Having cut her teeth playing before some of the hottest and most knowledgeable dance floors across the South American continent, Chilean-born Argentina-based deejay Diamin undeniably counts as one of the region’s brightest prospects. Raised to the sound of ’80s synth music, she was soon drawn into the world of club-oriented electronics and its distinctive lifestyle.

Right in the middle of her second European tour, Diamin stopped by to treat us with one of her trademark pulsating mixes, deftly navigating the off-piste trails of techno, house and further introspectively immersive strains of dance music. Log off from the faux-organic, ad-filled purgatorio and tune in to a world of pure-minded sound exploration.

Interview by Baptiste Girou

"I believe music and musicians can make a contribution
to change our paradigm if they do an interdisciplinary
work and create communities of action."

Hi Diamin, thanks for that pulsating treat of a mix. Please, tell us more about it. When and how was it recorded?

This mix was recorded during the first days of December 2019 at a friend’s house with two Pioneer CDJs 350 and a Pioneer DJM-250 mixer. But before that I ripped most tracks at my house.

To those who may not be familiar with your name and work yet, could you please introduce yourself?

Well, it’s not easy to speak about yourself… I was born in Chile, but I’ve been living in Buenos Aires since 2011. I consider myself a music collector, but I spend more time studying, trying to finish my career (not related to music). I feel a bit of a nerd and exigent myself. I live two lives in parallel, one during the day and the other at night, so I don’t get to sleep enough.

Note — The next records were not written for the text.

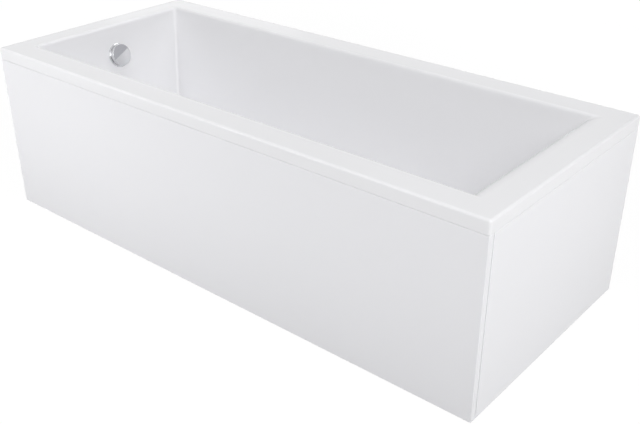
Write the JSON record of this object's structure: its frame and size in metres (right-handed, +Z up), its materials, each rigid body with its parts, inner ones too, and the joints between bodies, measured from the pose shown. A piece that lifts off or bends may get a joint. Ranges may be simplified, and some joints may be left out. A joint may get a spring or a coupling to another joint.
{
  "type": "alcove bathtub",
  "caption": "Straight white built-in bath with a front panel, an end panel, sloping basin, overflow knob that lifts the plug, waste with trap, and adjustable feet.",
  "frame": {"origin": "on the floor under the middle of the bath", "axes": "+X along the bath towards the head end, +Y towards the back wall, +Z up"},
  "size_m": [1.65, 0.7, 0.5],
  "materials": {
    "acrylic": "smooth high gloss",
    "lacquered_board": "white gloss lacquer",
    "chipboard": "raw",
    "timber": "sawn",
    "zinc_steel": "zinc plated",
    "screw_steel": "bright zinc",
    "chrome": "polished",
    "seal_rubber": "soft matte",
    "grey_plastic": "moulded",
    "white_plastic": "moulded",
    "black_plastic": "moulded",
    "nylon": "moulded",
    "hose_plastic": "ribbed",
    "cable_plastic": "smooth"
  },
  "bodies": {
    "bath": {"bath_shell": "acrylic", "base_board": "chipboard", "rim_batten_front": "timber", "rim_batten_back": "timber", "rim_batten_foot": "timber", "rim_batten_head": "timber", "floor_batten_front": "timber", "floor_batten_head": "timber", "front_panel": "lacquered_board", "end_panel": "lacquered_board", "panel_angles": "zinc_steel", "panel_angle_screws": "screw_steel", "wall_brackets": "zinc_steel", "wall_bracket_screws": "screw_steel", "leg_channel_foot": "zinc_steel", "leg_channel_head": "zinc_steel", "channel_screws": "screw_steel", "weld_nuts": "screw_steel", "lock_nuts": "screw_steel", "flange_seal": "seal_rubber", "waste_gasket": "seal_rubber", "waste_flange": "chrome", "waste_tee": "grey_plastic", "trap_washer": "seal_rubber", "trap_nut": "white_plastic", "trap_body": "white_plastic", "outlet_pipe": "white_plastic", "outlet_nut": "white_plastic", "overflow_gasket": "seal_rubber", "overflow_body": "grey_plastic", "overflow_rosette": "chrome", "overflow_hose": "hose_plastic", "hose_nut_upper": "grey_plastic", "hose_nut_lower": "grey_plastic", "control_cable": "cable_plastic"},
    "knob": {"overflow_knob": "chrome", "knob_grub_screw": "screw_steel", "knob_spindle": "screw_steel", "knob_pinion": "nylon"},
    "slide": {"cable_slide": "nylon"},
    "plug": {"waste_plug": "chrome", "plug_seal": "seal_rubber", "plug_stem": "screw_steel"},
    "lever": {"lift_lever": "screw_steel"},
    "front_foot_foot": {"foot_rod_front_foot": "screw_steel", "foot_pad_front_foot": "black_plastic"},
    "back_foot_foot": {"foot_rod_back_foot": "screw_steel", "foot_pad_back_foot": "black_plastic"},
    "front_head_foot": {"foot_rod_front_head": "screw_steel", "foot_pad_front_head": "black_plastic"},
    "back_head_foot": {"foot_rod_back_head": "screw_steel", "foot_pad_back_head": "black_plastic"}
  },
  "joints": [
    {"name": "knob_turn", "type": "hinge", "parent": "bath", "child": "knob", "pos_m": [-0.72758, 0, 0.409], "axis": [0.9588, 0, 0.284], "range_deg": [0, 90]},
    {"name": "slide_pull", "type": "slide", "parent": "bath", "child": "slide", "axis": [-0.284, 0, 0.9588], "range_m": [0, 0.0071]},
    {"name": "lever_tilt", "type": "hinge", "parent": "bath", "child": "lever", "pos_m": [-0.573, 0, 0.109], "axis": [0, -1, 0], "range_deg": [0, 29.1]},
    {"name": "plug_lift", "type": "slide", "parent": "bath", "child": "plug", "axis": [0, 0, 1], "range_m": [0, 0.00901]},
    {"name": "front_foot_level", "type": "slide", "parent": "bath", "child": "front_foot_foot", "axis": [0, 0, -1], "range_m": [0, 0.03]},
    {"name": "back_foot_level", "type": "slide", "parent": "bath", "child": "back_foot_foot", "axis": [0, 0, -1], "range_m": [0, 0.03]},
    {"name": "front_head_level", "type": "slide", "parent": "bath", "child": "front_head_foot", "axis": [0, 0, -1], "range_m": [0, 0.03]},
    {"name": "back_head_level", "type": "slide", "parent": "bath", "child": "back_head_foot", "axis": [0, 0, -1], "range_m": [0, 0.03]}
  ],
  "couplings": [
    {"joint": "slide_pull", "follows": "knob_turn", "m_per_rad": 0.0045},
    {"joint": "lever_tilt", "follows": "knob_turn", "ratio": 0.32222},
    {"joint": "plug_lift", "follows": "knob_turn", "m_per_rad": 0.0057296}
  ]
}
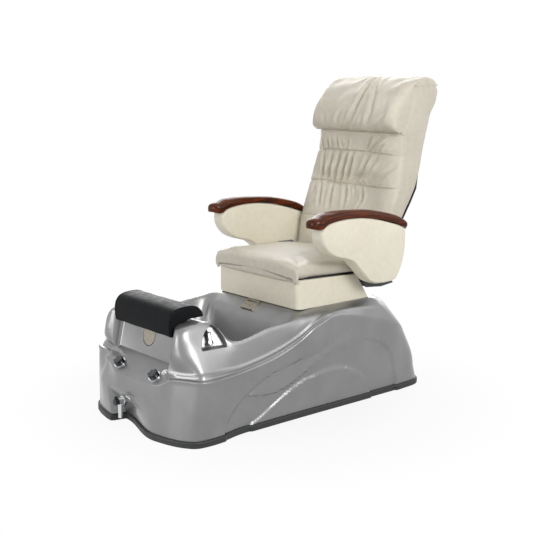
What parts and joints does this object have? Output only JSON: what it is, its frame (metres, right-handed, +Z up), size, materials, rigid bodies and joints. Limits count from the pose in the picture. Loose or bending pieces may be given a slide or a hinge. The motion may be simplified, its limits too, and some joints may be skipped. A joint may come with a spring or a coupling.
{
  "type": "pedicure spa chair",
  "caption": "Pedicure spa chair with a foot basin moulding, sliding recliner seat, lifting arms, height-adjusting footrest, water knobs, hand sprayer and roller massage back",
  "frame": {"origin": "on the floor under the centre of the bounding box", "axes": "+Z up, +Y to the rear behind the back, +X to the sitter's left; the basin is at -Y"},
  "size_m": [0.722, 1.5002, 1.347],
  "materials": {
    "silver_moulding": "metallic silver paint, satin",
    "black_rubber": "matte black",
    "frame_steel": "black powder coat",
    "galvanised_steel": "brushed",
    "chrome": "polished",
    "pipe_plastic": "white plastic pipe",
    "black_plastic": "fine grain",
    "brass": "machined",
    "ivory_leather": "soft grain",
    "wood": "red-brown lacquer",
    "vinyl": "matte black vinyl",
    "roller_plastic": "smooth",
    "skirt_rubber": "matte black"
  },
  "bodies": {
    "base": {"tub_shell": "silver_moulding", "floor_skirt": "skirt_rubber", "chassis_frame": "frame_steel", "levelling_feet": "black_rubber", "drain_strainer": "chrome", "drain_pipe": "pipe_plastic", "drain_valve_body": "chrome", "jet_housing": "chrome", "jet_motor": "black_plastic", "supply_pipe": "brass", "knob_escutcheons": "chrome", "mixer_valves": "brass", "air_bezel": "chrome", "niche_plate": "chrome", "sprayer_dock": "chrome", "waterfall_spout": "chrome", "footrest_guide": "galvanised_steel", "control_box": "black_plastic", "power_inlet": "black_plastic", "seat_plate": "frame_steel", "plate_bolts": "galvanised_steel", "fixed_rails": "galvanised_steel", "plinth_cover": "ivory_leather"},
    "drain_valve": {"drain_valve_stem": "chrome", "drain_knob": "black_plastic"},
    "hot_valve": {"hot_knob": "chrome"},
    "cold_valve": {"cold_knob": "chrome"},
    "air_switch": {"air_button": "chrome"},
    "sprayer": {"hand_sprayer": "chrome"},
    "footrest": {"footrest_tongue": "galvanised_steel", "footrest_board": "black_plastic", "footrest_pad": "vinyl"},
    "seat": {"slide_carriage": "frame_steel", "seat_pan": "frame_steel", "seat_cushion": "ivory_leather"},
    "arm_left": {"arm_brackets_left": "frame_steel", "arm_panel_left": "ivory_leather", "arm_cap_left": "wood"},
    "arm_right": {"arm_brackets_right": "frame_steel", "arm_panel_right": "ivory_leather", "arm_cap_right": "wood"},
    "back": {"back_frame": "frame_steel", "back_rear_shell": "black_plastic", "back_side_panels": "ivory_leather", "back_cushion": "ivory_leather", "headrest_pillow": "ivory_leather", "massage_rails": "galvanised_steel"},
    "massager": {"massage_carriage": "black_plastic"},
    "rollers": {"massage_rollers": "roller_plastic"},
    "actuator": {"recline_actuator": "black_plastic"},
    "actuator_rod": {"recline_rod": "chrome"}
  },
  "joints": [
    {"name": "seat_slide", "type": "slide", "parent": "base", "child": "seat", "axis": [0, -0.9994, 0.0349], "range_m": [0, 0.1]},
    {"name": "back_recline", "type": "hinge", "parent": "seat", "child": "back", "pos_m": [0, 0.4241, 0.56], "axis": [-1, 0, 0], "range_deg": [-8, 32]},
    {"name": "actuator_tilt", "type": "hinge", "parent": "seat", "child": "actuator", "pos_m": [0, 0.1291, 0.462], "axis": [1, 0, 0], "range_deg": [-1, 2.5]},
    {"name": "rod_stroke", "type": "slide", "parent": "actuator", "child": "actuator_rod", "axis": [0, 0.9997, 0.0262], "range_m": [-0.055, 0.015]},
    {"name": "arm_left_lift", "type": "hinge", "parent": "seat", "child": "arm_left", "pos_m": [0.277, 0.3641, 0.525], "axis": [-1, 0, 0], "range_deg": [0, 60]},
    {"name": "arm_right_lift", "type": "hinge", "parent": "seat", "child": "arm_right", "pos_m": [-0.277, 0.3641, 0.525], "axis": [-1, 0, 0], "range_deg": [0, 60]},
    {"name": "footrest_height", "type": "slide", "parent": "base", "child": "footrest", "axis": [0, 0.225, 0.9744], "range_m": [0, 0.06]},
    {"name": "hot_turn", "type": "hinge", "parent": "base", "child": "hot_valve", "pos_m": [-0.088, -0.6829, 0.24486], "axis": [0, -0.5621, 0.8271], "range_deg": [-90, 0]},
    {"name": "cold_turn", "type": "hinge", "parent": "base", "child": "cold_valve", "pos_m": [0.152, -0.6829, 0.24486], "axis": [0, -0.5621, 0.8271], "range_deg": [0, 90]},
    {"name": "air_press", "type": "slide", "parent": "base", "child": "air_switch", "axis": [0, 0.5621, -0.8271], "range_m": [0, 0.003], "stiffness_N_per_m": 600},
    {"name": "drain_turn", "type": "hinge", "parent": "base", "child": "drain_valve", "pos_m": [-0.03, -0.7349, 0.112], "axis": [0, -1, 0], "range_deg": [0, 90]},
    {"name": "sprayer_lift", "type": "slide", "parent": "base", "child": "sprayer", "axis": [0.8282, -0.2532, 0.5], "range_m": [0, 0.08]},
    {"name": "massage_travel", "type": "slide", "parent": "back", "child": "massager", "axis": [0, 0.279, 0.9603], "range_m": [0, 0.18]},
    {"name": "roller_turn", "type": "hinge", "parent": "massager", "child": "rollers", "pos_m": [0, 0.56779, 0.90104], "axis": [1, 0, 0], "continuous": true}
  ],
  "couplings": [
    {"joint": "actuator_tilt", "follows": "back_recline", "ratio": 0.045},
    {"joint": "rod_stroke", "follows": "back_recline", "m_per_rad": -0.0885}
  ]
}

You’re about to tour Europe for the first time within the next few weeks, including dates in Germany, the Netherlands, France and Spain. How do you feel ahead of that challenge?

Actually, this will be my second tour there, as last year I played in Europe as well. But it still is a challenge, of course, because it’s really different playing out of South America. Here the parties are shorter, but super intense (I love the intensity). That’s why each DJ only has 2 hours to perform, it’s like throwing out all your things in accelerated motion.

European sets are longer, nobody is hurrying you up. And technically everything works perfect, monitor, equipment. Even in a small bar you have the basic things for doing your work properly. But so far my favourite thing about touring is discovering as many record stores as I can!

How did you come to electronic music in the first place?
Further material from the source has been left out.